Rows from a 3D modeling dataset
-=-=-=-=-
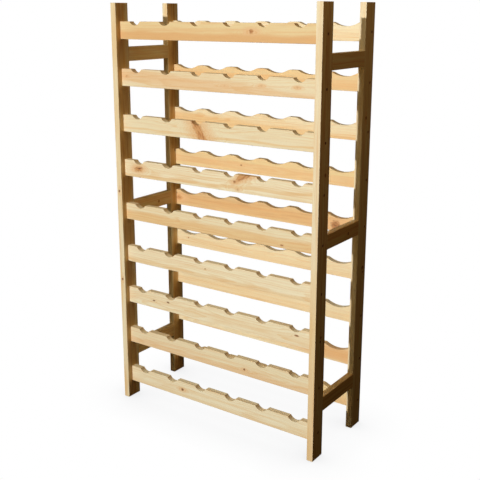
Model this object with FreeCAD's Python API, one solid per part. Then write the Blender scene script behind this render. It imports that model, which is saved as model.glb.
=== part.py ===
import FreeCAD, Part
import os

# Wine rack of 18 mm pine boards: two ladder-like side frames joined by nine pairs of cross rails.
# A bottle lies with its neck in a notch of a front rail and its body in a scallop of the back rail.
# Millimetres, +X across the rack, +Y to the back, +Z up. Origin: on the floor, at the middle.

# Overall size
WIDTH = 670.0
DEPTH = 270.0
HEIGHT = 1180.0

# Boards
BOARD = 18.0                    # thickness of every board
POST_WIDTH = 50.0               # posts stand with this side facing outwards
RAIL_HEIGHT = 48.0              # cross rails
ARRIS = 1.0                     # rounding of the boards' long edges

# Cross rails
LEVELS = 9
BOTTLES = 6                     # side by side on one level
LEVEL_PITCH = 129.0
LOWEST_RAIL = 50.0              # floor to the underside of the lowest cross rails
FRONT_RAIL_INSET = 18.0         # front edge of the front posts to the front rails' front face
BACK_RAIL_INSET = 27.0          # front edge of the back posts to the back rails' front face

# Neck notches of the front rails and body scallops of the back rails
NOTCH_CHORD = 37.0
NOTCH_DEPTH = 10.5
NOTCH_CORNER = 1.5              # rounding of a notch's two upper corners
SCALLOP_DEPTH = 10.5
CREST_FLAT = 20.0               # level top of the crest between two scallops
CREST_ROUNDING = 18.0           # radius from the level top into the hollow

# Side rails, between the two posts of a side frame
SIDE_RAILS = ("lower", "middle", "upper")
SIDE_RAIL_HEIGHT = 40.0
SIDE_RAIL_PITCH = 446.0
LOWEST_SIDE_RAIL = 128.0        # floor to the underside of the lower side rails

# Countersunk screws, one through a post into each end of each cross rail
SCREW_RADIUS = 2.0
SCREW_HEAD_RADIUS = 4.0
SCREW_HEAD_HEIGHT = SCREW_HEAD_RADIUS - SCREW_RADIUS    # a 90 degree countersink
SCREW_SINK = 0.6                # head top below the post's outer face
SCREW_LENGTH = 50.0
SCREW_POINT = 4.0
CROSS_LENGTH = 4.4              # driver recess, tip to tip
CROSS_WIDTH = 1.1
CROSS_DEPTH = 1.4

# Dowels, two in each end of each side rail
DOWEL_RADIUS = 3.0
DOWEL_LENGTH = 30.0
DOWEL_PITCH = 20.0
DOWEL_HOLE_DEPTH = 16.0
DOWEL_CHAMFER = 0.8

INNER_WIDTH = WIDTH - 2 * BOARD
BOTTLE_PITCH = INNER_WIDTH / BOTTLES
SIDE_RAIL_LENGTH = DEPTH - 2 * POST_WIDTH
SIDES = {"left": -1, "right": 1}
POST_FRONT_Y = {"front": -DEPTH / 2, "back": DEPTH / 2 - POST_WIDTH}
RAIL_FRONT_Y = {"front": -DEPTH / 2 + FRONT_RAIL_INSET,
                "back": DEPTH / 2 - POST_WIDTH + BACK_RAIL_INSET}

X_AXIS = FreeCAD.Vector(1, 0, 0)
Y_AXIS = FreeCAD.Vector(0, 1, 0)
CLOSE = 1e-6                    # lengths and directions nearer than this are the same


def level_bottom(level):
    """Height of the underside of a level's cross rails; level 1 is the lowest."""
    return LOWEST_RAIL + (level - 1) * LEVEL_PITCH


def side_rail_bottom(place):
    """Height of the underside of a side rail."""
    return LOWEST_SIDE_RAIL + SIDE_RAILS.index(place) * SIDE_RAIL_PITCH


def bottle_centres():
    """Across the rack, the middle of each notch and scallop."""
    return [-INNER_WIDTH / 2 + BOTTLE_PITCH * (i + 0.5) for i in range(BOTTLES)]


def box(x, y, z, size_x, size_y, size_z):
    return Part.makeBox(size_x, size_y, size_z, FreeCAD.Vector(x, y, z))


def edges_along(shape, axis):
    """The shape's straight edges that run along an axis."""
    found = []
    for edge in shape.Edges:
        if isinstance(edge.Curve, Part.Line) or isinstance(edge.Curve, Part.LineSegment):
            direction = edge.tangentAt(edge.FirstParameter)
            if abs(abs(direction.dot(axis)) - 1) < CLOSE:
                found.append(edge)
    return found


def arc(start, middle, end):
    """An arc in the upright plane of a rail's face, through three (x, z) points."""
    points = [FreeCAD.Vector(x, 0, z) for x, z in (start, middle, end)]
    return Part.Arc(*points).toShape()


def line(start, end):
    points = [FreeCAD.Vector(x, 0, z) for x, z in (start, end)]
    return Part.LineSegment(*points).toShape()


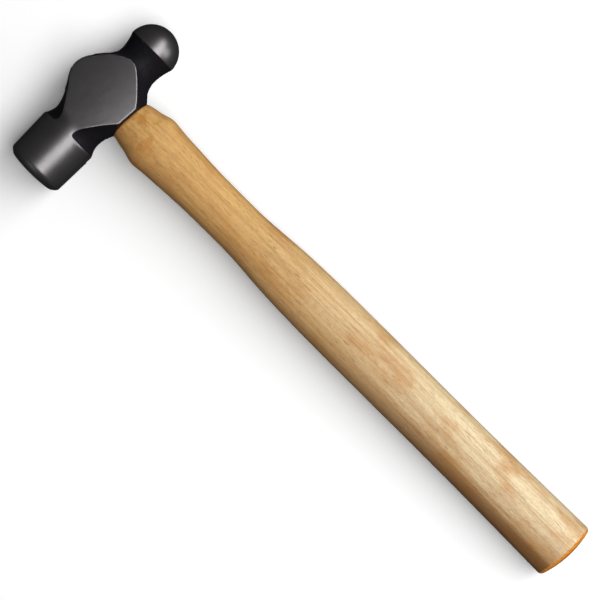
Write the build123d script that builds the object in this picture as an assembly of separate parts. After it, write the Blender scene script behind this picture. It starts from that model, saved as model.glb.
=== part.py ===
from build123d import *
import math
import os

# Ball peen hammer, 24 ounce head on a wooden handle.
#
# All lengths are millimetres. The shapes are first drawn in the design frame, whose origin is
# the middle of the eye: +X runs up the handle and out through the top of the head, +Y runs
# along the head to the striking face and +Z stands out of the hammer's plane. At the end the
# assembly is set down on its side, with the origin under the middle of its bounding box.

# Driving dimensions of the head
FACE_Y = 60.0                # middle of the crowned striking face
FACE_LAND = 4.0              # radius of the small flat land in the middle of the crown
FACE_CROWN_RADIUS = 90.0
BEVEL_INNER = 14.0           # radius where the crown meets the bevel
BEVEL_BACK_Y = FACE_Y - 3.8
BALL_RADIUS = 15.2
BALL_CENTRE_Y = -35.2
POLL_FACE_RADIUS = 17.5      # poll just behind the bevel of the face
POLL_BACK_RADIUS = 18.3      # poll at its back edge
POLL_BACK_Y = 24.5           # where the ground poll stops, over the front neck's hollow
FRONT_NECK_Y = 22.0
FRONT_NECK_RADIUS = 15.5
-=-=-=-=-
Stated exercise: From the records above, extract every entry verbatim.

The result:
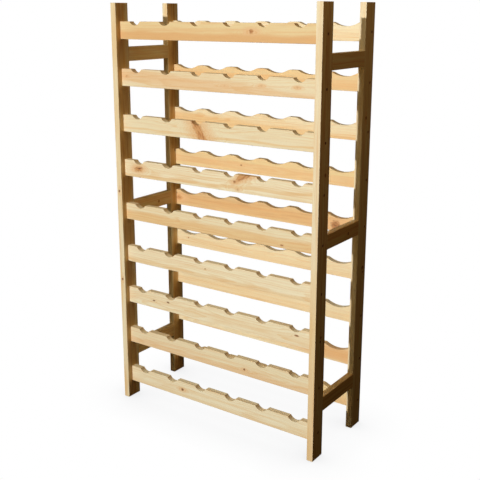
Model this object with FreeCAD's Python API, one solid per part. Then write the Blender scene script behind this render. It imports that model, which is saved as model.glb.
=== part.py ===
import FreeCAD, Part
import os

# Wine rack of 18 mm pine boards: two ladder-like side frames joined by nine pairs of cross rails.
# A bottle lies with its neck in a notch of a front rail and its body in a scallop of the back rail.
# Millimetres, +X across the rack, +Y to the back, +Z up. Origin: on the floor, at the middle.

# Overall size
WIDTH = 670.0
DEPTH = 270.0
HEIGHT = 1180.0

# Boards
BOARD = 18.0                    # thickness of every board
POST_WIDTH = 50.0               # posts stand with this side facing outwards
RAIL_HEIGHT = 48.0              # cross rails
ARRIS = 1.0                     # rounding of the boards' long edges

# Cross rails
LEVELS = 9
BOTTLES = 6                     # side by side on one level
LEVEL_PITCH = 129.0
LOWEST_RAIL = 50.0              # floor to the underside of the lowest cross rails
FRONT_RAIL_INSET = 18.0         # front edge of the front posts to the front rails' front face
BACK_RAIL_INSET = 27.0          # front edge of the back posts to the back rails' front face

# Neck notches of the front rails and body scallops of the back rails
NOTCH_CHORD = 37.0
NOTCH_DEPTH = 10.5
NOTCH_CORNER = 1.5              # rounding of a notch's two upper corners
SCALLOP_DEPTH = 10.5
CREST_FLAT = 20.0               # level top of the crest between two scallops
CREST_ROUNDING = 18.0           # radius from the level top into the hollow

# Side rails, between the two posts of a side frame
SIDE_RAILS = ("lower", "middle", "upper")
SIDE_RAIL_HEIGHT = 40.0
SIDE_RAIL_PITCH = 446.0
LOWEST_SIDE_RAIL = 128.0        # floor to the underside of the lower side rails

# Countersunk screws, one through a post into each end of each cross rail
SCREW_RADIUS = 2.0
SCREW_HEAD_RADIUS = 4.0
SCREW_HEAD_HEIGHT = SCREW_HEAD_RADIUS - SCREW_RADIUS    # a 90 degree countersink
SCREW_SINK = 0.6                # head top below the post's outer face
SCREW_LENGTH = 50.0
SCREW_POINT = 4.0
CROSS_LENGTH = 4.4              # driver recess, tip to tip
CROSS_WIDTH = 1.1
CROSS_DEPTH = 1.4

# Dowels, two in each end of each side rail
DOWEL_RADIUS = 3.0
DOWEL_LENGTH = 30.0
DOWEL_PITCH = 20.0
DOWEL_HOLE_DEPTH = 16.0
DOWEL_CHAMFER = 0.8

INNER_WIDTH = WIDTH - 2 * BOARD
BOTTLE_PITCH = INNER_WIDTH / BOTTLES
SIDE_RAIL_LENGTH = DEPTH - 2 * POST_WIDTH
SIDES = {"left": -1, "right": 1}
POST_FRONT_Y = {"front": -DEPTH / 2, "back": DEPTH / 2 - POST_WIDTH}
RAIL_FRONT_Y = {"front": -DEPTH / 2 + FRONT_RAIL_INSET,
                "back": DEPTH / 2 - POST_WIDTH + BACK_RAIL_INSET}

X_AXIS = FreeCAD.Vector(1, 0, 0)
Y_AXIS = FreeCAD.Vector(0, 1, 0)
CLOSE = 1e-6                    # lengths and directions nearer than this are the same


def level_bottom(level):
    """Height of the underside of a level's cross rails; level 1 is the lowest."""
    return LOWEST_RAIL + (level - 1) * LEVEL_PITCH


def side_rail_bottom(place):
    """Height of the underside of a side rail."""
    return LOWEST_SIDE_RAIL + SIDE_RAILS.index(place) * SIDE_RAIL_PITCH


def bottle_centres():
    """Across the rack, the middle of each notch and scallop."""
    return [-INNER_WIDTH / 2 + BOTTLE_PITCH * (i + 0.5) for i in range(BOTTLES)]


def box(x, y, z, size_x, size_y, size_z):
    return Part.makeBox(size_x, size_y, size_z, FreeCAD.Vector(x, y, z))


def edges_along(shape, axis):
    """The shape's straight edges that run along an axis."""
    found = []
    for edge in shape.Edges:
        if isinstance(edge.Curve, Part.Line) or isinstance(edge.Curve, Part.LineSegment):
            direction = edge.tangentAt(edge.FirstParameter)
            if abs(abs(direction.dot(axis)) - 1) < CLOSE:
                found.append(edge)
    return found


def arc(start, middle, end):
    """An arc in the upright plane of a rail's face, through three (x, z) points."""
    points = [FreeCAD.Vector(x, 0, z) for x, z in (start, middle, end)]
    return Part.Arc(*points).toShape()


def line(start, end):
    points = [FreeCAD.Vector(x, 0, z) for x, z in (start, end)]
    return Part.LineSegment(*points).toShape()


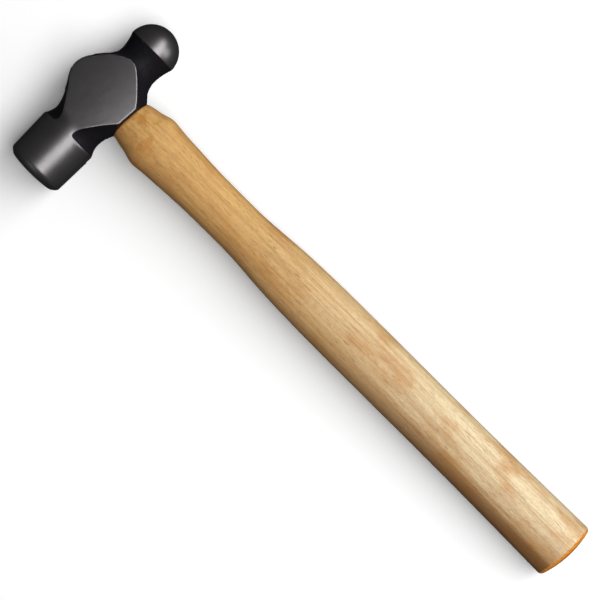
Write the build123d script that builds the object in this picture as an assembly of separate parts. After it, write the Blender scene script behind this picture. It starts from that model, saved as model.glb.
=== part.py ===
from build123d import *
import math
import os

# Ball peen hammer, 24 ounce head on a wooden handle.
#
# All lengths are millimetres. The shapes are first drawn in the design frame, whose origin is
# the middle of the eye: +X runs up the handle and out through the top of the head, +Y runs
# along the head to the striking face and +Z stands out of the hammer's plane. At the end the
# assembly is set down on its side, with the origin under the middle of its bounding box.

# Driving dimensions of the head
FACE_Y = 60.0                # middle of the crowned striking face
FACE_LAND = 4.0              # radius of the small flat land in the middle of the crown
FACE_CROWN_RADIUS = 90.0
BEVEL_INNER = 14.0           # radius where the crown meets the bevel
BEVEL_BACK_Y = FACE_Y - 3.8
BALL_RADIUS = 15.2
BALL_CENTRE_Y = -35.2
POLL_FACE_RADIUS = 17.5      # poll just behind the bevel of the face
POLL_BACK_RADIUS = 18.3      # poll at its back edge
POLL_BACK_Y = 24.5           # where the ground poll stops, over the front neck's hollow
FRONT_NECK_Y = 22.0
FRONT_NECK_RADIUS = 15.5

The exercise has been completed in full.